The proposal proactively took these concerns into consideration. To remedy this problem, the proposal would cap major requirements across all departments and majors at 10 classroom units. In addition, the number of total units required for graduation would be reduced from 34 units to 32 units. The proposal does not mention if Vassar’s three graduation requirements (quantitative analysis, foreign language and freshman writing seminar) would be altered in any way.
Reception by Vassar’s community has been mixed. Some peers have told me that the proposal is a direct affront to academic freedom because it places generalized, vague parameters around many disparate fields of study without taking into account the nuances studying certain subjects entail.
In April of 2015, The Miscellany News wrote a staff editorial condemning an earlier incarnation of the Dash One proposal. While the 2-2-1 plan has departed significantly from the three initiatives the Committee on Curricular Policies proposed two years ago, reduction in the amount of units a student would take per semester was a major component. While over a year old, many of the editorial’s arguments continue to be rehashed.
The Editorial Board then argued, “The reduction in credits is another impractical proposal, especially for students who would not be able to afford four years at Vassar. Many students need to utilize the five-credit maximum to ensure that they can fulfill their college experience in four years or fewer, and decreasing the maximum number of credits would make this harder for students…Students apply to our school because of the academic freedom the College offers, and the trust it puts in students to choose their own intellectual paths for four years. If these proposals came to fruition, it would effectively rewrite the academic culture at Vassar and reduce the freedom students get with their education here” (The Miscellany News, “Proposed curriculum changes detrimental to VC experience,” 04.08.2015).
In my capacity as Lathrop House President and a member of the Academics Committee of the Vassar Student Association, I’ve heard different incarnations of this same argument numerous times. The phrase “academic freedom” tends to lie at the center of these critiques.
Upon further examination of the proposal itself, I found that many of the rumors floating around condemning it as drastically changing academics at Vassar for the worst to be mostly unfounded or overly alarmist.
For one, departments have the option to opt out of the plan. The proposal reads, “Some departments may feel that the proposed 2-2-1 is not desirable in the context of their department. A department (or program with faculty appointed to it) may choose to maintain a 32 teaching load for its faculty and not produce a plan for DashOnes. In this case, the number of classroom courses offered by the department or program can remain the same as it is currently.” Some concerns about the impacts the 2-2-1 plan might have on certain departments (for example, Music) are valid and need to be addressed. Inherent dissonances between the specific needs of a department like Music and the plan must be reconciled.
However, for those concerned about the implications the 2-2-1 plan might have on specific majors, petitioning departments to opt out is an available option.
Moreover, the amount of agency granted to specific departments to define Dash Ones appears to me like an expansion of academic freedom, not a diminishment. Many department requirements, in conjunction with the College’s graduation requirements, can be laborious and taxing for students and faculty alike.

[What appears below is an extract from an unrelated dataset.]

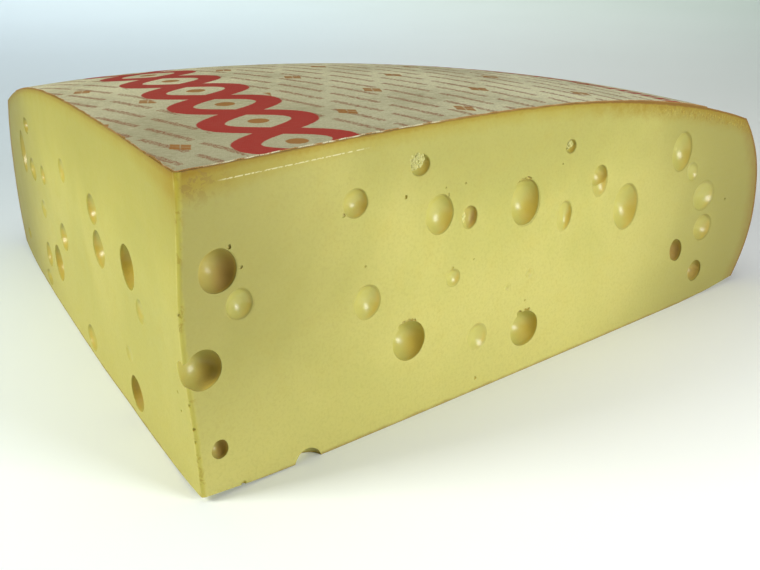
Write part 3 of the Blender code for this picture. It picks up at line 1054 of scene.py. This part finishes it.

Reducing overall classroom work while encouraging further individualized study resonates strongly with Vassar’s mission of making “possible an education that promotes analytical, informed and independent thinking and sound judgment; encourages articulate expression; and nurtures intellectual curiosity, creativity, respectful debate and engaged citizenship” (Office of Communications, Vassar College, Approved by the Board of Trustees, May 2012). Creating intellectual spaces for innovative alternatives to standard classroom education sounds to me like a strengthening and further embodiment of the College’s mission statement.
Perhaps most importantly, the 2-2-1 plan acknowledges the labor faculty members (and their students) already perform. Many departments already require things like senior theses, which would be enveloped into units counted as “Dash Ones.” The proposal takes into account the fact that much of one’s learning occurs outside of the classroom. Acknowledging this as part of official curricular policy is a realistic reflection of the character of academics at a liberal arts school.
Personally, I would love to take more independent studies at Vassar. Establishing a rapport with professors has been one of my favorite aspects of my education here thus far. The Dash One proposal seeks to create more opportunities for such relationships to flourish.
Some faculty members feel similarly. As Dean of Studies Ben Lotto told The Miscellany News last spring, “[C]oming out of a semester now where I was teaching three classroom courses, I think classroom courses suffer and I think my research students suffer because I’m less available. So I think in that way, there will be this subtle change to how everybody’s work flow is operating, and I think it would really change those interactions … [Professors] want to engage with students in their courses beyond that. They want to give them good and careful feedback … And when you’re doing three courses, there’s only so much room for you to do that for all your students in all your courses.”
The 2-2-1 proposal superficially appears to limit student agency over their own education by reducing the number of units they are allowed to take per semester. The intentional vagueness of the policy does indeed open up many questions that may be tricky to navigate. These issues need to be addressed. However, I urge everyone who has heard horribly negative and alarmist rumors about the proposal to actually read its content. No, the plan itself is not perfect. However, it provides space and potential for substantial improvements to academic life here at Vassar.
While the actual implementation of the plan will obviously vary by department, the bare-bones proposal appears inherently conducive to the character of a liberal arts education.